Return the records in full, exactly as given.

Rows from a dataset
-*-*-

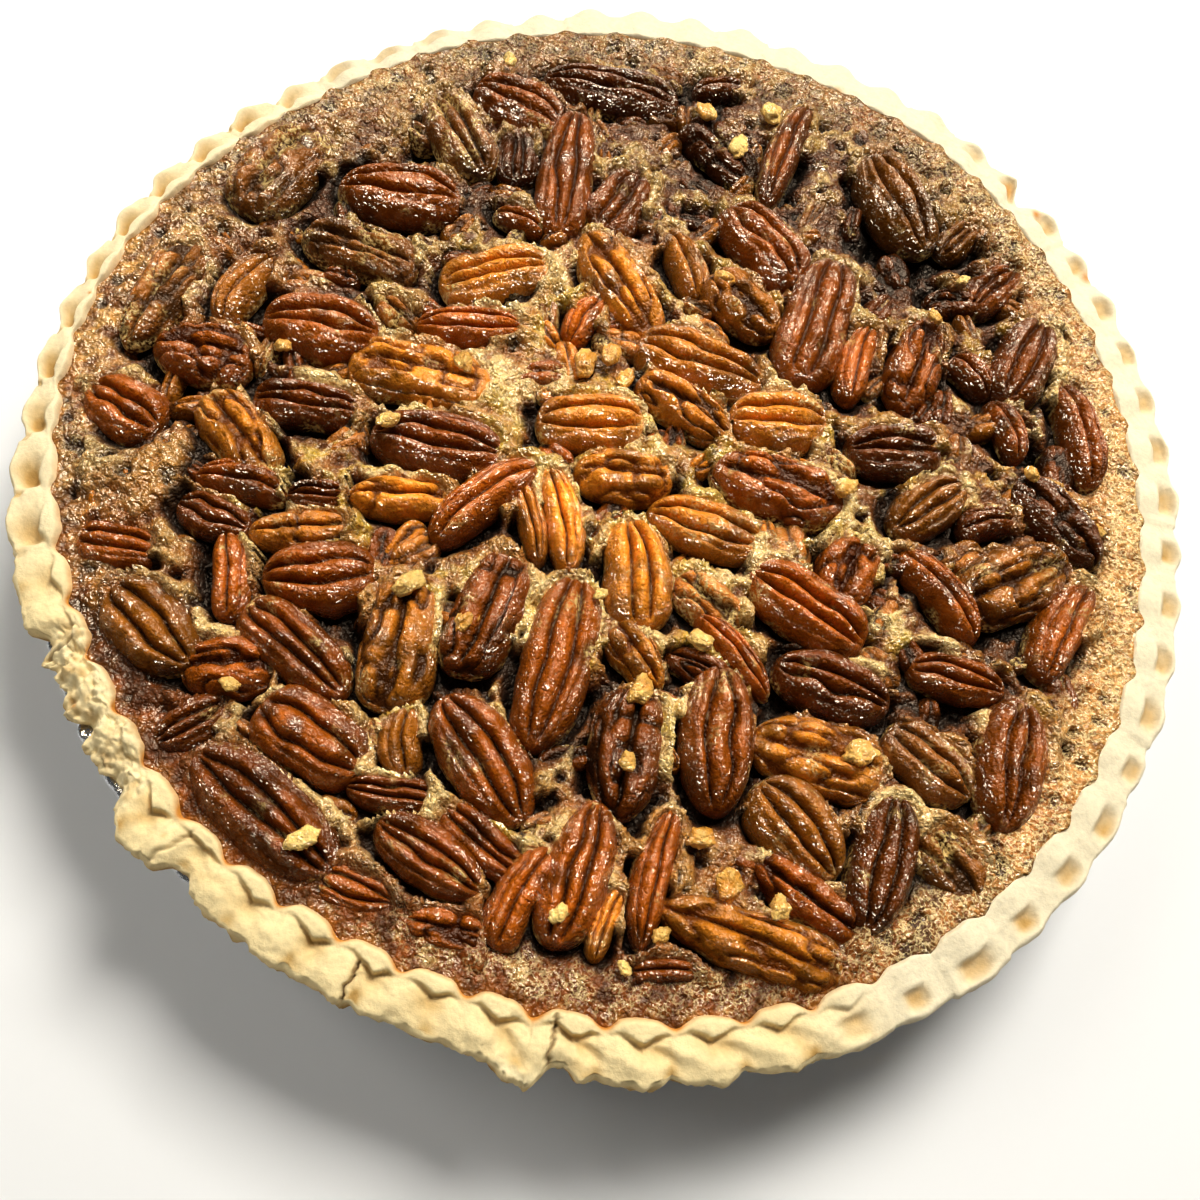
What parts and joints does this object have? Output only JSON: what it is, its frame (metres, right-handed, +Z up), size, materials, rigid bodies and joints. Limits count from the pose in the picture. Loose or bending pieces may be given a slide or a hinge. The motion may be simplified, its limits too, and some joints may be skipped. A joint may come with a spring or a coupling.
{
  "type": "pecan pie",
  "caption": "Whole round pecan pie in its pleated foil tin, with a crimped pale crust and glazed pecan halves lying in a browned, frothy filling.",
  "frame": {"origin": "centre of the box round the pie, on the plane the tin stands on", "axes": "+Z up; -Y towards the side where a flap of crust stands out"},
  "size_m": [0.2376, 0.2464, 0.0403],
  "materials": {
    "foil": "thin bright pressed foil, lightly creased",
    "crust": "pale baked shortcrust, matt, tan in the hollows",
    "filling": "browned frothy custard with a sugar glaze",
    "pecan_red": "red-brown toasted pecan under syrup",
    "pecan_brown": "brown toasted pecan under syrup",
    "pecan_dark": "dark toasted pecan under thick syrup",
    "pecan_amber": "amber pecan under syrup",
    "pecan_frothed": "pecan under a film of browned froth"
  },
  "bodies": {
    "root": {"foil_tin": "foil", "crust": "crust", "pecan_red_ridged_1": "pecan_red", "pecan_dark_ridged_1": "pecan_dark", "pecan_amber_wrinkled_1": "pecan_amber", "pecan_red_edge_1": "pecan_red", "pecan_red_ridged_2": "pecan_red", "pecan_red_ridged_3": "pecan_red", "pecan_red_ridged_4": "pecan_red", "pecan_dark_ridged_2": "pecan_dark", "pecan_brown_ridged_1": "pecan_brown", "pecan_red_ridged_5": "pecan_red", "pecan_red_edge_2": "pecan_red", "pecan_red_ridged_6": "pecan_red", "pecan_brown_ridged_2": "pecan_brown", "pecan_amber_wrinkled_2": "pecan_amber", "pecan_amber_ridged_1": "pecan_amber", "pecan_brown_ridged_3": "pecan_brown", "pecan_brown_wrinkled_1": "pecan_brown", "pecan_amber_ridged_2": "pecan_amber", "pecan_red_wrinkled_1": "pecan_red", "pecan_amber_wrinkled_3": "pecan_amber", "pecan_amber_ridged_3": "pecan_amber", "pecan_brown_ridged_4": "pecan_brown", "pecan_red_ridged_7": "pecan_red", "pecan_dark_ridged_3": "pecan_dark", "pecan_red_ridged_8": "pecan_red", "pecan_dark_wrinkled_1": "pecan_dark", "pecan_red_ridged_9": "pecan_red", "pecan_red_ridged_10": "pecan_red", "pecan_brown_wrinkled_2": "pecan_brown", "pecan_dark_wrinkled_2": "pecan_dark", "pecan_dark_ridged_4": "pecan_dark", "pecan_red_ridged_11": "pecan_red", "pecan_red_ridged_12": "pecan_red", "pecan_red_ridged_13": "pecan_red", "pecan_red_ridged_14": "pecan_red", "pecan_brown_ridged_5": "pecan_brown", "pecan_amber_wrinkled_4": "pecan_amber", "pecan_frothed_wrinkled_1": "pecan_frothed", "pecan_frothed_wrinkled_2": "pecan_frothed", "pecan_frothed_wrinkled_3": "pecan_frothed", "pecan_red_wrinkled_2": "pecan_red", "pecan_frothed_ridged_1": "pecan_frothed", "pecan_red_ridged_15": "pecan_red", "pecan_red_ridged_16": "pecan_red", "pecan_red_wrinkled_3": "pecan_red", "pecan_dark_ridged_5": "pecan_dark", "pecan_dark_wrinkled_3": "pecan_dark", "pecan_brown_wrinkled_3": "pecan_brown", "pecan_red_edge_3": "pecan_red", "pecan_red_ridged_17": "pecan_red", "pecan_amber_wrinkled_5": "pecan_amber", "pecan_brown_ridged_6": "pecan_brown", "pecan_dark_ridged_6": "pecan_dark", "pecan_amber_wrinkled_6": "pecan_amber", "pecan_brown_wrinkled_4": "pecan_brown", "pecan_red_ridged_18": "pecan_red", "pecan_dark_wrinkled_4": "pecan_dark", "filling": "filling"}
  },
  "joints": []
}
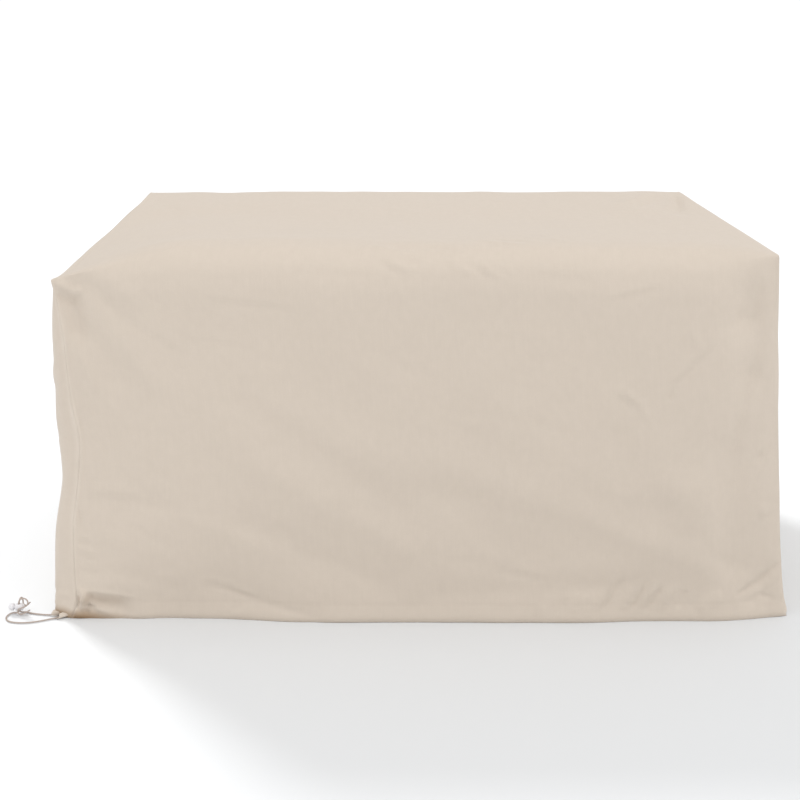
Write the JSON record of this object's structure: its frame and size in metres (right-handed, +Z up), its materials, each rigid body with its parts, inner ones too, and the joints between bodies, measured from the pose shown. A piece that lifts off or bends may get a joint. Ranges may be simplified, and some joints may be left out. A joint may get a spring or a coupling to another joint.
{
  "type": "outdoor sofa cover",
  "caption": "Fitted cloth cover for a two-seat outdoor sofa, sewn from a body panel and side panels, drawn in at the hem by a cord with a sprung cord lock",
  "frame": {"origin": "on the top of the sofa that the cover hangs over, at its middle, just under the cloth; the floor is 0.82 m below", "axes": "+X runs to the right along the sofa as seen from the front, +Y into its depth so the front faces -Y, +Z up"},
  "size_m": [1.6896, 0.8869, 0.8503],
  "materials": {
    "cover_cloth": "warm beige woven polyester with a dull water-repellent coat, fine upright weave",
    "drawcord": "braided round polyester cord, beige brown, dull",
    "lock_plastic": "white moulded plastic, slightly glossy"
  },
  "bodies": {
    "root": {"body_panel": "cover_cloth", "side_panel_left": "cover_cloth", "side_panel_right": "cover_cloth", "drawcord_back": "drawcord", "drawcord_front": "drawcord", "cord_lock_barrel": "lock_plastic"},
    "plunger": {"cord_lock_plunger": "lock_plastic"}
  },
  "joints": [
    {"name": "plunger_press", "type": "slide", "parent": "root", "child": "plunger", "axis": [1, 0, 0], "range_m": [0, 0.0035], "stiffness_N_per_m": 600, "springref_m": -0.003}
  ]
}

-*-*-

:: Written solution ::
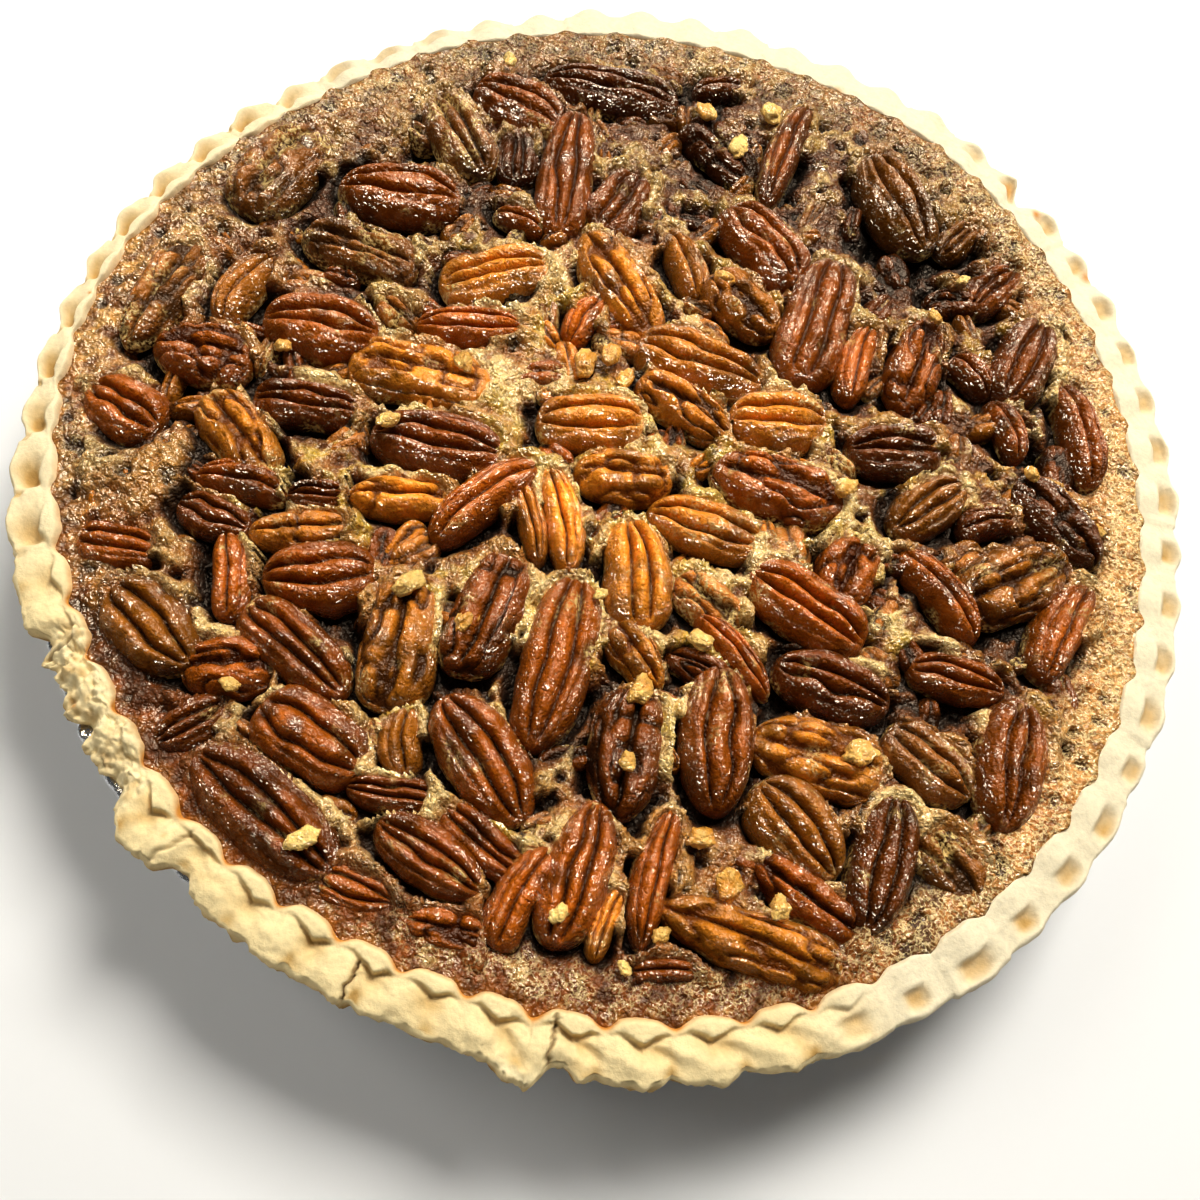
What parts and joints does this object have? Output only JSON: what it is, its frame (metres, right-handed, +Z up), size, materials, rigid bodies and joints. Limits count from the pose in the picture. Loose or bending pieces may be given a slide or a hinge. The motion may be simplified, its limits too, and some joints may be skipped. A joint may come with a spring or a coupling.
{
  "type": "pecan pie",
  "caption": "Whole round pecan pie in its pleated foil tin, with a crimped pale crust and glazed pecan halves lying in a browned, frothy filling.",
  "frame": {"origin": "centre of the box round the pie, on the plane the tin stands on", "axes": "+Z up; -Y towards the side where a flap of crust stands out"},
  "size_m": [0.2376, 0.2464, 0.0403],
  "materials": {
    "foil": "thin bright pressed foil, lightly creased",
    "crust": "pale baked shortcrust, matt, tan in the hollows",
    "filling": "browned frothy custard with a sugar glaze",
    "pecan_red": "red-brown toasted pecan under syrup",
    "pecan_brown": "brown toasted pecan under syrup",
    "pecan_dark": "dark toasted pecan under thick syrup",
    "pecan_amber": "amber pecan under syrup",
    "pecan_frothed": "pecan under a film of browned froth"
  },
  "bodies": {
    "root": {"foil_tin": "foil", "crust": "crust", "pecan_red_ridged_1": "pecan_red", "pecan_dark_ridged_1": "pecan_dark", "pecan_amber_wrinkled_1": "pecan_amber", "pecan_red_edge_1": "pecan_red", "pecan_red_ridged_2": "pecan_red", "pecan_red_ridged_3": "pecan_red", "pecan_red_ridged_4": "pecan_red", "pecan_dark_ridged_2": "pecan_dark", "pecan_brown_ridged_1": "pecan_brown", "pecan_red_ridged_5": "pecan_red", "pecan_red_edge_2": "pecan_red", "pecan_red_ridged_6": "pecan_red", "pecan_brown_ridged_2": "pecan_brown", "pecan_amber_wrinkled_2": "pecan_amber", "pecan_amber_ridged_1": "pecan_amber", "pecan_brown_ridged_3": "pecan_brown", "pecan_brown_wrinkled_1": "pecan_brown", "pecan_amber_ridged_2": "pecan_amber", "pecan_red_wrinkled_1": "pecan_red", "pecan_amber_wrinkled_3": "pecan_amber", "pecan_amber_ridged_3": "pecan_amber", "pecan_brown_ridged_4": "pecan_brown", "pecan_red_ridged_7": "pecan_red", "pecan_dark_ridged_3": "pecan_dark", "pecan_red_ridged_8": "pecan_red", "pecan_dark_wrinkled_1": "pecan_dark", "pecan_red_ridged_9": "pecan_red", "pecan_red_ridged_10": "pecan_red", "pecan_brown_wrinkled_2": "pecan_brown", "pecan_dark_wrinkled_2": "pecan_dark", "pecan_dark_ridged_4": "pecan_dark", "pecan_red_ridged_11": "pecan_red", "pecan_red_ridged_12": "pecan_red", "pecan_red_ridged_13": "pecan_red", "pecan_red_ridged_14": "pecan_red", "pecan_brown_ridged_5": "pecan_brown", "pecan_amber_wrinkled_4": "pecan_amber", "pecan_frothed_wrinkled_1": "pecan_frothed", "pecan_frothed_wrinkled_2": "pecan_frothed", "pecan_frothed_wrinkled_3": "pecan_frothed", "pecan_red_wrinkled_2": "pecan_red", "pecan_frothed_ridged_1": "pecan_frothed", "pecan_red_ridged_15": "pecan_red", "pecan_red_ridged_16": "pecan_red", "pecan_red_wrinkled_3": "pecan_red", "pecan_dark_ridged_5": "pecan_dark", "pecan_dark_wrinkled_3": "pecan_dark", "pecan_brown_wrinkled_3": "pecan_brown", "pecan_red_edge_3": "pecan_red", "pecan_red_ridged_17": "pecan_red", "pecan_amber_wrinkled_5": "pecan_amber", "pecan_brown_ridged_6": "pecan_brown", "pecan_dark_ridged_6": "pecan_dark", "pecan_amber_wrinkled_6": "pecan_amber", "pecan_brown_wrinkled_4": "pecan_brown", "pecan_red_ridged_18": "pecan_red", "pecan_dark_wrinkled_4": "pecan_dark", "filling": "filling"}
  },
  "joints": []
}
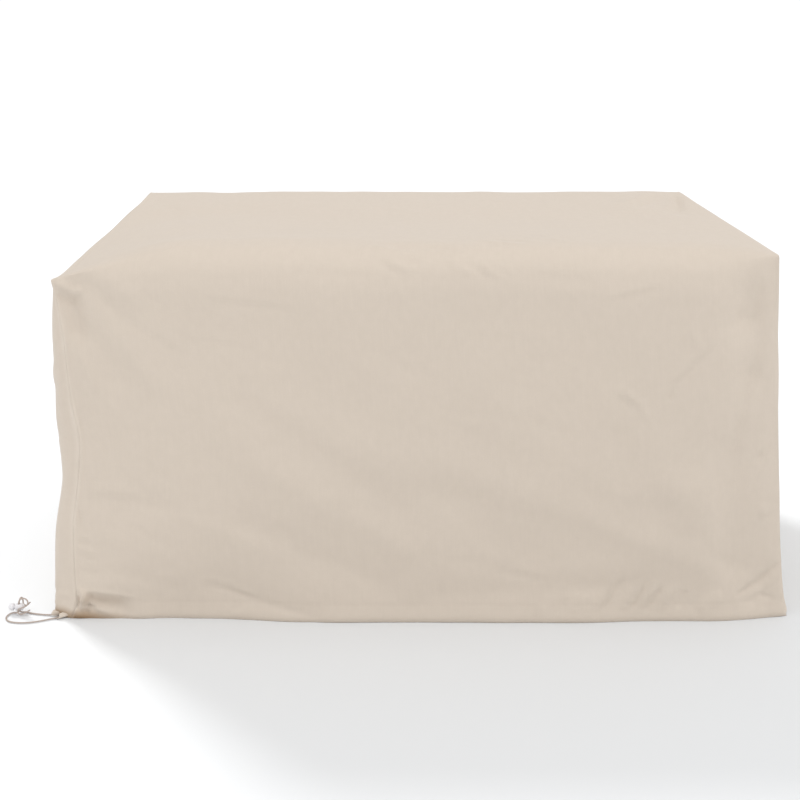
Write the JSON record of this object's structure: its frame and size in metres (right-handed, +Z up), its materials, each rigid body with its parts, inner ones too, and the joints between bodies, measured from the pose shown. A piece that lifts off or bends may get a joint. Ranges may be simplified, and some joints may be left out. A joint may get a spring or a coupling to another joint.
{
  "type": "outdoor sofa cover",
  "caption": "Fitted cloth cover for a two-seat outdoor sofa, sewn from a body panel and side panels, drawn in at the hem by a cord with a sprung cord lock",
  "frame": {"origin": "on the top of the sofa that the cover hangs over, at its middle, just under the cloth; the floor is 0.82 m below", "axes": "+X runs to the right along the sofa as seen from the front, +Y into its depth so the front faces -Y, +Z up"},
  "size_m": [1.6896, 0.8869, 0.8503],
  "materials": {
    "cover_cloth": "warm beige woven polyester with a dull water-repellent coat, fine upright weave",
    "drawcord": "braided round polyester cord, beige brown, dull",
    "lock_plastic": "white moulded plastic, slightly glossy"
  },
  "bodies": {
    "root": {"body_panel": "cover_cloth", "side_panel_left": "cover_cloth", "side_panel_right": "cover_cloth", "drawcord_back": "drawcord", "drawcord_front": "drawcord", "cord_lock_barrel": "lock_plastic"},
    "plunger": {"cord_lock_plunger": "lock_plastic"}
  },
  "joints": [
    {"name": "plunger_press", "type": "slide", "parent": "root", "child": "plunger", "axis": [1, 0, 0], "range_m": [0, 0.0035], "stiffness_N_per_m": 600, "springref_m": -0.003}
  ]
}